* GIVEN INFORMATION:
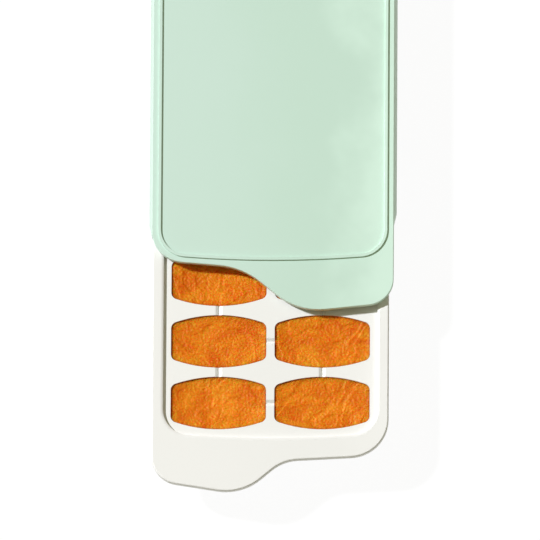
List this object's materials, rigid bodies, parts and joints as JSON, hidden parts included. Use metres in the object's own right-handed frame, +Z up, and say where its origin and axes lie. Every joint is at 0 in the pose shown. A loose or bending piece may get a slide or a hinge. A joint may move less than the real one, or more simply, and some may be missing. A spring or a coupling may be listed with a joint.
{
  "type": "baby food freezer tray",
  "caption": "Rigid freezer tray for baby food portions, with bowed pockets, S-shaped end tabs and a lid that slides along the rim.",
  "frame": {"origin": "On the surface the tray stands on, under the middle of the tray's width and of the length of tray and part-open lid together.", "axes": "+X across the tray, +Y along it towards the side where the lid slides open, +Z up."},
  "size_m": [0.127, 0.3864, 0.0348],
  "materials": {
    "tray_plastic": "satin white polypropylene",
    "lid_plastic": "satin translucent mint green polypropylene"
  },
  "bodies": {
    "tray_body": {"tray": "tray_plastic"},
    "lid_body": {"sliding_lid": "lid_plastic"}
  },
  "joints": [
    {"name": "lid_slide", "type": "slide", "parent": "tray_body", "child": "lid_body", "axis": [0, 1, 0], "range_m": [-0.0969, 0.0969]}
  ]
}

* THE TASK:
Reply with nothing except the number of lines in the listing above that include the string "bodies".

* COMPLETE RESPONSE:
2